Be The Match is operated by the National Marrow Donor Program, a nonprofit organization that helps people with different types of blood cancer find compatible donors.
Be The Match has partnered with the UW Oshkosh football team and the Oshkosh Convention and Visitors Bureau to raise awareness for the spring drive.
Be The Match Community Engagement Specialist Jessica Klingberg said they will no longer be adding potential donors to their registry on campus.
“The purpose of the table would be to help inform people or remind them to register, answer questions, things like that,” Klingberg said.
Klingberg said students can register online themselves at join.bethematch.org/uwo or by texting UWO to 61474.
Klingberg said once students register online, if they are eligible, they will be mailed a swab kit.
“All they have to do is swab the inside of their cheek,” Klingberg said. “Then you put [the swab] in the kit and mail it back in.”
Klingberg said if the swab shows that a student would be a potential match, then they receive a call from Be The Match asking if they would like to move forward.
“Once they determine they’re interested, we schedule a blood test,” Klingberg said. “What we’re ultimately testing is their human leukocyte antigen.

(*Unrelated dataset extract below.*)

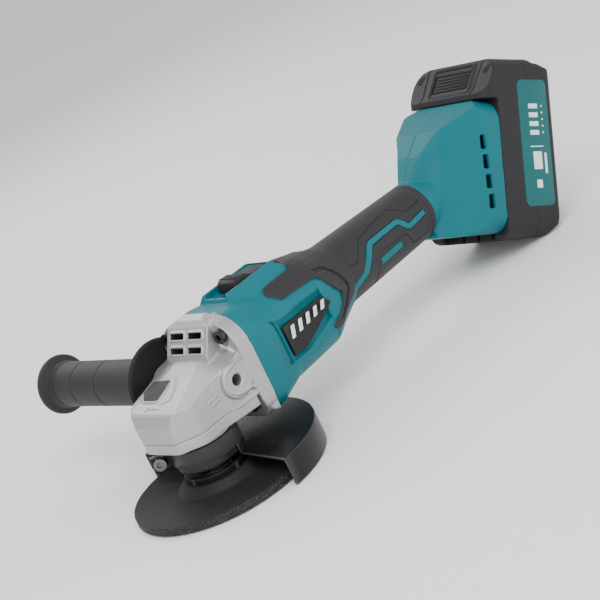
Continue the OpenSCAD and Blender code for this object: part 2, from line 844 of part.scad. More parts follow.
module fan() {
    blades = 11;
    color([0.2, 0.2, 0.2]) at_axis() difference() {
        union() {
            rod_x(fan_x, 1.8, 26);
            rod_x(fan_x, 9, 8);
            for (i = [0 : blades - 1]) rotate([i * 360 / blades, 0, 0])
                translate([fan_x + 1.7, 10, -0.8]) cube([6.5, 15, 1.6]);
        }
        rod_x(0, 100, shaft_r);
    }
}

module front_bearing_outer() {
    color("silver") at_axis() rotate([0, 90, 0]) race_outer(29.7, 8, 13, 9, 2.3);
}

module front_bearing_inner() {
    color("silver") at_axis() rotate([0, 90, 0]) race_inner(29.7, 8, 5, 9, 2.3, 8);
}

module rear_bearing_outer() {
    color("silver") at_axis() rotate([0, 90, 0]) race_outer(92, 7, 11, 7.6, 1.9);
}

module rear_bearing_inner() {
    color("silver") at_axis() rotate([0, 90, 0]) race_inner(92, 7, shaft_r, 7.6, 1.9, 8);
}

// Laminated ring with six inward poles.
module stator_core() {
    color([0.5, 0.5, 0.52]) at_axis() {
        tube_x(motor_front_x, motor_len, 25, 21.5);
        for (i = [0 : 5]) rotate([i * 60, 0, 0]) {
            translate([motor_front_x, 16, -2.5]) cube([motor_len, 6, 5]);
            translate([motor_front_x, 13.8, -5]) cube([motor_len, 2.3, 10]);
        }
    }
}

module stator_coils() {
    color([0.72, 0.42, 0.2]) at_axis() for (i = [0 : 5]) rotate([i * 60, 0, 0]) difference() {
        translate([motor_front_x - 2.4, 16.2, -5]) cube([motor_len + 4.8, 4.4, 10]);
        translate([motor_front_x - 0.05, 10, -2.55]) cube([motor_len + 0.1, 20, 5.1]);
    }
}

// Frame that holds the stator in the housing and the rear bearing on the shaft's axis.
module motor_sleeve() {
    color([0.25, 0.25, 0.26]) at_axis() {
        difference() {
            tube_x(motor_front_x - 1, 45, motor_cavity_r - 0.05, 25);
            translate([motor_front_x - 2, -4, 20]) cube([50, 8, 20]);
        }
        difference() {
            tube_x(92, 7, 25.1, 11);
            for (i = [0 : 5]) rotate([i * 60, 0, 0]) translate([90, 14, -4]) cube([15, 8, 8]);
        }
    }
}

module fan_baffle() {
    color([0.2, 0.2, 0.2]) at_axis() difference() {
        tube_x(40.8, 2.2, motor_cavity_r - 0.05, 14);
        for (i = [0 : 7]) rotate([i * 45, 0, 0]) translate([42, 22, 0]) cube([10, 6, 6], center = true);
    }
}

module control_board() {
    color([0.1, 0.35, 0.2]) at_axis() {
        translate([150, -13, -1]) cube([60, 26, 1.6]);
        for (i = [0 : 2]) translate([156 + i * 14, -9, 0.6]) cube([9, 7, 3.5]);
        translate([192, 4, 0.6]) cube([8, 8, 7]);
        translate([160, 3, 0.6]) cube([14, 6, 2]);
    }
}

// ---------- foot and terminals ----------

// T-shaped foot that the pack slides onto, drawn in the pack's frame.
module terminal_block() {
    color([0.15, 0.15, 0.16]) at_pack() difference() {
        union() {
            translate([-3.4, -foot_half_w + 6.2, -43.8]) cube([3.5, 2 * foot_half_w - 12.4, 61.6]);
            translate([0.05, -foot_half_w + 3, -48]) cube([5, 2 * foot_half_w - 6, 70]);
            translate([5, -foot_half_w, -48]) cube([foot_depth - 5, 2 * foot_half_w, 70]);
        }
        for (i = [-1 : 1]) translate([-5, i * 14 - 0.42, -20.05]) cube([20, 0.84, 18.1]);
    }
}

module terminal_blades() {
    color("goldenrod") at_pack() for (i = [-1 : 1]) translate([-3, i * 14 - 0.4, -20]) cube([16, 0.8, 18]);
}

// ---------- battery pack ----------

// The whole outside of the pack, drawn in the pack's frame.
module pack_body(shrink) {
    front = seam_gap;
    intersection() {
        prism_y(2 * pack_half_w - 2 * shrink) offset(delta = -shrink) polygon([
            [front, pack_bottom_z + 2], [front + 2, pack_bottom_z], [40, pack_bottom_z], [51, -54], [pack_depth, -42],
            [pack_depth, 46], [53, 52.5], [45, 56.5], [41, 57], [39.5, pack_top_z], [4.5, pack_top_z],
            [1.5, 58], [-8, 40.5], [-12, 37], [-12, 32.9], [front, 32.9]]);
        translate([0, 0, -100]) linear_extrude(200) offset(r = 8 - shrink, $fn = 32)
            polygon([[-4, -pack_half_w + 8], [pack_depth - 8, -pack_half_w + 8],
                     [pack_depth - 8, pack_half_w - 8], [-4, pack_half_w - 8]]);
        prism_x(-30, 100) rounded_outline(pack_half_w, pack_bottom_z, pack_top_z, 9, 12, shrink);
    }
}

// The T-slot that the foot slides through; it is open at the pack's lower end.
module pack_slot() {
    gap = 0.4;
    translate([-5, -foot_half_w + 3 - gap, -80]) cube([10, 2 * foot_half_w - 6 + 2 * gap, 104]);
    translate([5 - gap, -foot_half_w - gap, -80]) cube([foot_depth - 5 + 2 * gap, 2 * foot_half_w + 2 * gap, 104]);
    for (i = [-1 : 1]) translate([8, i * 14 - 1.5, -80]) cube([5.8, 3, 84]);
    for (i = [-1 : 1]) translate([13, i * 14 - 1.5, -19]) cube([5, 3, 16]);
}

module pack_room() {
    difference() {
        pack_body(2.4);
        translate([-20, -50, -80]) cube([36.5, 100, 160]);
        at_pack_screws() cylinder(h = 30, r = 4.2, center = true);
    }
}

module label_recess(side, gap) {
    translate([20 - gap, side > 0 ? pack_half_w - 0.6 : -pack_half_w - 1, -41 - gap])
        cube([29 + 2 * gap, 1.6, 86 + 2 * gap]);
}

module pack_solid() {
    difference() {
        pack_body(0);
        pack_slot();
        pack_room();
        button_room();
        for (side = [-1, 1]) label_recess(side, 0.1);
        at_pack_screws() translate([0, 0, -15]) cylinder(h = 20, r = 1.7);
        at_pack_screws() translate([0, 0, -60]) cylinder(h = 46, r = 2.8);
    }
}

// Places of the four case screws, along the pack's depth.
module at_pack_screws() {
    for (sy = [-1, 1]) for (z = [-55, 53]) translate([pack_seam_x, sy * 31, z]) rotate([0, 90, 0]) children();
}

module battery_front() {
    color([0.27, 0.27, 0.28]) at_pack() intersection() {
        pack_solid();
        translate([-50, -60, -100]) cube([50 + pack_seam_x - 0.05, 120, 200]);
    }
}

module battery_case() {
    color([0.25, 0.25, 0.26]) at_pack() intersection() {
        pack_solid();
        translate([pack_seam_x + 0.05, -60, -100]) cube([60, 120, 200]);
    }
}

module battery_label(side) {
    color([0, 0.45, 0.45]) at_pack() translate([20, side > 0 ? pack_half_w - 0.55 : -pack_half_w + 0.05, -41])
        rotate([90, 0, 0]) translate([0, 0, -0.5]) linear_extrude(0.5)
            translate([4, 4]) offset(r = 4, $fn = 32) square([21, 78]);
}

module battery_label_right() { battery_label(-1); }

module battery_label_left() { battery_label(1); }

// Well for the release button in the sloping front of the cap.
module button_room() {
    translate([-3.2, 0, 49]) rotate([0, 28.5, 0]) translate([-20, -17.3, -8.3]) cube([27, 34.6, 16.6]);
}

module battery_button() {
    color([0.22, 0.22, 0.23]) at_pack() translate([-3.2, 0, 49]) rotate([0, 28.5, 0]) difference() {
        union() {
            translate([0.6, -17, -8]) cube([2.8, 34, 16]);
            translate([-0.4, -17, 5]) cube([1.1, 34, 3]);
            for (i = [0 : 4]) translate([-0.4, -15, -7.4 + i * 2.4]) cube([1.1, 30, 1.1]);
        }
        translate([2, -14, -5]) cube([5, 28, 10]);
    }
}

module battery_cells() {
    color([0.2, 0.5, 0.75]) at_pack() for (i = [0 : cell_count - 1])
        translate([cell_x, 0, cell_mid_z + (i - (cell_count - 1) / 2) * cell_pitch]) {
            rod_y(-cell_len / 2, cell_len - 1, cell_d / 2);
            rod_y(cell_len / 2 - 1.1, 1.1, 3);
        }
}

module cell_holder() {
    color([0.12, 0.12, 0.13]) at_pack() difference() {
        for (side = [-1, 1]) translate([cell_x - 10, side * 25 - 4, cell_mid_z - 48.5]) cube([20.5, 8, 97]);
        for (i = [0 : cell_count - 1])
            translate([cell_x, 0, cell_mid_z + (i - (cell_count - 1) / 2) * cell_pitch]) rod_y(-40, 80, cell_d / 2 + running_gap);
    }
}

module battery_board() {
    color([0.1, 0.35, 0.2]) at_pack() {
        translate([22, -25, -45]) cube([1.6, 50, 88]);
        translate([23.5, -15, 20]) cube([3, 12, 12]);
    }
}

module battery_contacts() {
    color("goldenrod") at_pack() for (i = [-1 : 1]) for (s = [-1, 1])
        translate([9.4, i * 14 + s * 1.05 - 0.25, -18]) cube([12.5, 0.5, 14]);
}

module battery_screws() {
    color("black") at_pack() for (sy = [-1, 1]) for (z = [-55, 53])
        translate([pack_seam_x - 14, sy * 31, z]) rotate([0, -90, 0]) screw(2.6, 2, 1.65, 16);
}

// ---------- parts ----------

gear_case();
bearing_retainer();
retainer_screws();
front_screws();
lock_button();
lock_pin();
lock_spring();
spindle();
spindle_bearing_outer();
spindle_bearing_inner();
spindle_top_bush();
crown_gear();
gear_clip();
spindle_seal();
inner_flange();
grinding_wheel();
lock_nut();
wheel_guard();
guard_clamp();
guard_screw();
guard_nut();
handle_grip();
handle_stud();
housing_right();
housing_left();
grip_rubber_right();
grip_rubber_left();
side_badge_right();
side_badge_left();
housing_screws();
switch_slider();
switch_rod();
switch_module();
pinion();
rotor_shaft();
rotor_magnet();
fan();
front_bearing_outer();
front_bearing_inner();
rear_bearing_outer();
rear_bearing_inner();
stator_core();
stator_coils();
motor_sleeve();
fan_baffle();
control_board();
terminal_block();
terminal_blades();
battery_front();
battery_case();
battery_label_right();
battery_label_left();
battery_button();
battery_cells();
cell_holder();
battery_board();
battery_contacts();
battery_screws();
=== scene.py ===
"""Looks of the cordless angle grinder: cast, moulded, rubber and abrasive surfaces built round the CAD frame."""
import json
import math
import bmesh
import bpy
from mathutils import Matrix, Vector
from mathutils.bvhtree import BVHTree


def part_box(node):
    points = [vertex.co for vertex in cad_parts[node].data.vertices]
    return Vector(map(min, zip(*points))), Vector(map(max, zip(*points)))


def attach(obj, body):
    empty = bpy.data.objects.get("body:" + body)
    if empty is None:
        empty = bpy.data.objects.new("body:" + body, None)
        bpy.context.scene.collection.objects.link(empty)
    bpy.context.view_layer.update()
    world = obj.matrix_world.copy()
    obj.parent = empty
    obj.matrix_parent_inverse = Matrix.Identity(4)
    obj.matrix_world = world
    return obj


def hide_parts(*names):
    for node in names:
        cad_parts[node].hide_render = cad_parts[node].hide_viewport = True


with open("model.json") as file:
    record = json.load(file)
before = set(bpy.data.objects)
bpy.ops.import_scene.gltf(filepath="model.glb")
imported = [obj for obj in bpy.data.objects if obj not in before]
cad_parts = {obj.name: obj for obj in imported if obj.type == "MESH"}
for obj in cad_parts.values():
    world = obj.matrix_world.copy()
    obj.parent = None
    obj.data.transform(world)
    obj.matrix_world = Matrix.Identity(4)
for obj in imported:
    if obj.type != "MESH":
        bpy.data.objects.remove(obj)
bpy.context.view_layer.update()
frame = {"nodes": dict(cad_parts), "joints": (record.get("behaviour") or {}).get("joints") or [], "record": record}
NODES = frame["nodes"]
MM = 0.001
FACE_LIMIT = 190_000  # triangles in one piece


def detail(full, quick):
    return full


def mid(node):
    low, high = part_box(node)
    return (low + high) / 2


# ---------- places taken from the frame ----------

AXIS_Z = mid("rotor_magnet").z
HANDLE = mid("handle_stud")
PACK_AXIS = Vector([j for j in frame["joints"] if j["name"] == "battery_slide"][0]["axis"])
TILT = math.atan2(PACK_AXIS.x, PACK_AXIS.z)
PACK_BASIS = Matrix.Rotation(TILT, 3, "Y")
BLADES_IN_PACK = Vector((5, 0, -11)) * MM
PACK_ORIGIN = mid("terminal_blades") - PACK_BASIS @ BLADES_IN_PACK
CASE_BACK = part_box("gear_case")[1].x / MM
HANDLE_X = HANDLE.x / MM
HANDLE_Z = (HANDLE.z - AXIS_Z) / MM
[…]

We’re also trying to make sure there’s no infectious diseases that the donor has that we can rule out early in the process.”
Klingberg said after the blood test, the donor is introduced to a patient diagnosed with leukemia, lymphoma or another life-threatening disease.

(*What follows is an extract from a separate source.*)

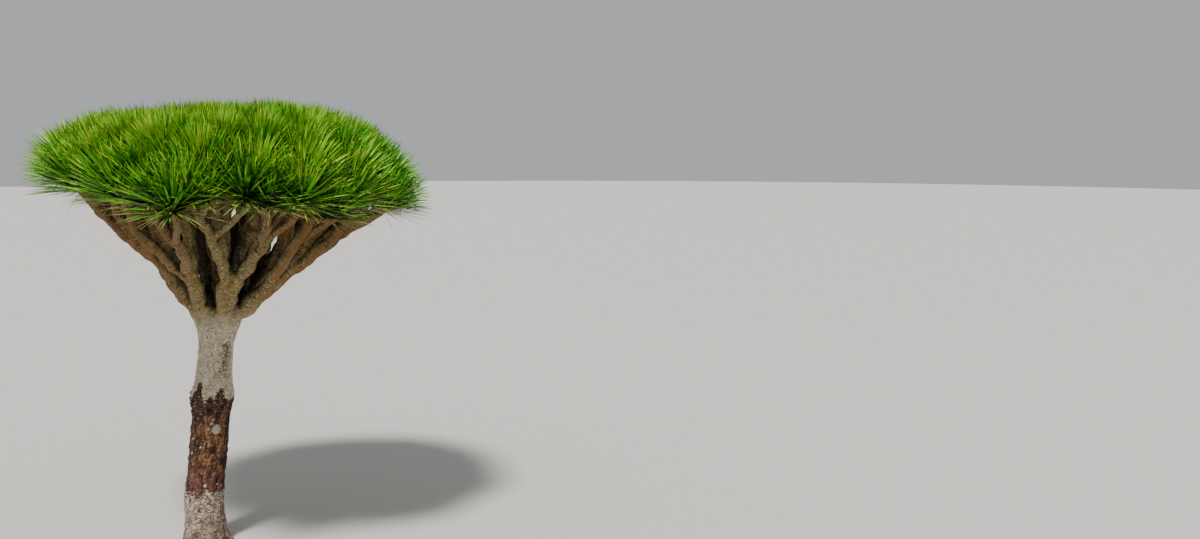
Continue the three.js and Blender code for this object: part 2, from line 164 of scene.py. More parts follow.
class LeafSizes(bpy.types.PropertyGroup):
    """The sword leaves and how a tuft holds them."""

    per_tuft: count("Leaves a tuft", 210, "Leaves in a strong tuft")
    per_weak_tuft: count("Leaves a weak tuft", 130, "Leaves in a weak tuft, as every second one is")
    length: length("Length", 0.57, "Length of a grown leaf at the rim of the crown")
    inner_length: length("Inner length", 0.53, "Length of a grown leaf in the middle of the crown")
    width: length("Width", 0.027, "Width of a leaf at its widest")
    fold: share("Fold", 0.3, "Depth of the leaf's channel, as a share of its width")
    straw: share("Straw", 0.03, "Share of a rim tuft's leaves that are dry")


class BarkColours(bpy.types.PropertyGroup):
    """The colours of the sound bark, of the trunk's foot, of its scarred band and of the limbs, and
    of the shade that is painted on the limbs.
    """

    sound: colour("Sound bark", "b0a386", "Dry cork of the upper trunk")
    bleached: colour("Bleached bark", "d8ceb6", "Its palest patches")
    flecks: colour("Flecks", "54401f", "Small dark flecks in it")
    foot: colour("Foot", "644c3b", "Bark near the ground")
    foot_dry: colour("Dry foot", "a18b77", "Its drier patches")
    foot_pits: colour("Foot pits", "2e1a10", "Pits in it")
    foot_crust: colour("Foot crust", "f2e8dc", "Pale crust that lies on it in patches")
    scar: colour("Scar", "2a1106", "Old dark wood of the scarred band")
    scar_brown: colour("Brown scar", "6b4222", "Its plates")
    scar_pale: colour("Pale scar", "8a6a48", "Its most weathered plates")
    scar_red: colour("Red scar", "56302a", "Redder wood at the band's foot and torn top")
    scar_chips: colour("Scar chips", "b99b84", "Pale chips in the band")
    scar_streaks: colour("Scar streaks", "210c04", "Dark streaks that run down the band")
    lichen: colour("Lichen", "8b7867", "Round lichens")
    lichen_pale: colour("Pale lichen", "b8aa98", "Their paler parts")
    limb: colour("Limb", "7f6c38", "Olive-brown bark of the limbs")
    limb_grey: colour("Grey limb", "897d52", "Its greyer stretches")
    limb_raised: colour("Raised limb", "a18f5e", "The parts of it that stand out")
    limb_scales: colour("Limb scales", "c6b687", "Pale scales on it")
    limb_pits: colour("Limb pits", "3c290c", "Dark pits in it")
    limb_rings: colour("Limb rings", "3a270d", "The rings that fallen leaves leave in it")
    # Partly the warmer bark under the outer limbs, and partly painted shade with warm light bounced
    # up from the ground.
    limb_under_warm_and_shade: colour("Limb underside", "7a4912", "Warmer bark under the outer limbs")
    # Painted shade: the near-black that the limbs' colour turns to where other limbs close in round
    # them.
    limb_painted_shade: colour("Limb hollows", "140b03", "Dark bark deep between the limbs")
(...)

“Just with the spring drive alone, we’ve recruited over 1,100 Oshkosh students, and I can confidently say every semester since we’ve started a chapter at Oshkosh, we’ve had one student from Oshkosh go on to save a life, every single semester,” Klingberg said.

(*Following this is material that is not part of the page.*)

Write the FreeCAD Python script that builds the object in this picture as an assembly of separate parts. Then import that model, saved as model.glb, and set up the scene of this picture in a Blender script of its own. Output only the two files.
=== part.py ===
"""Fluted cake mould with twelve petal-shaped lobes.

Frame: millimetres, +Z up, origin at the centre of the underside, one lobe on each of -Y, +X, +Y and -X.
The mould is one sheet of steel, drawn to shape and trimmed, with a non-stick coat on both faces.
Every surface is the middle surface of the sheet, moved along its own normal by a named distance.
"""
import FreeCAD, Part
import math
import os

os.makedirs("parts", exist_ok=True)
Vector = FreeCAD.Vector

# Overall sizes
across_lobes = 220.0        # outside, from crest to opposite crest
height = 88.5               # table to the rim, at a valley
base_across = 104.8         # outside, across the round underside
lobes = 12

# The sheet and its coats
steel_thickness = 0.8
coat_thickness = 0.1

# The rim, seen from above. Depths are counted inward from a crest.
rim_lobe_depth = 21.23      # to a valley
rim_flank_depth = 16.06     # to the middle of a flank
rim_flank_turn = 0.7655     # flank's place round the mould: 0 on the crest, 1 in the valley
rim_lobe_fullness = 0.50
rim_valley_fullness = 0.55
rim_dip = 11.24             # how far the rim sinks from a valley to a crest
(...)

Klingberg said after the blood test, it is determined whether donors will donate stem cells or bone marrow.
“Within 72 hours of that collection, your marrow or your stem cells are being put into that patient that needs you,” Klingberg said.
If students don’t or cannot donate stem cells or bone marrow, they can still get involved. Klingberg said students can contact her via email at .
“We will be having a voluntary information session Wednesday, Feb. 27 from 6-7 p.m. in Reeve 209,” Klingberg said.
UWO football head coach Pat Cerroni said his involvement with Be The Match began about five years ago when he responded to an email from the Be The Match Director for Community Blood Centers.
“Next thing you know Brett Kasper gets picked; he gives his bone marrow to a young girl, and a year later we invite her to a game and this thing just explodes,” Cerroni said. “This year we’re at four guys that have donated so far.”
Oshkosh Convention & Visitors Bureau Sales and Service Manager Jodi Jensema said the CVB got involved with Be The Match when the CVB assisted Cerroni in bringing Kasper’s match, Phoenix Bridegroom, and her family to Oshkosh.
“We have been able to stay in contact with Phoenix and her family and have brought them to Oshkosh a total of three times for different games and for Brett’s senior banquet,” Jensema said. “I have also traveled to Indiana twice to visit her, along with the Kaspers. And we will all be together next week in Philadelphia for the Be The Match gala. This experience has been life changing for me; I have made lifelong friends with the Kaspers and the Bridegrooms.”
Cerroni said students should consider joining the Be The Match registry because it gives them the opportunity to save a life.
“There’s probably only 75 percent of our team that’s on the registry,” Cerroni said. “I tell them flat-out, if you ain’t gonna commit to it, don’t go on. The whole thing they talk about is quality more than quantity. So you’re looking for true people that genuinely want to help.”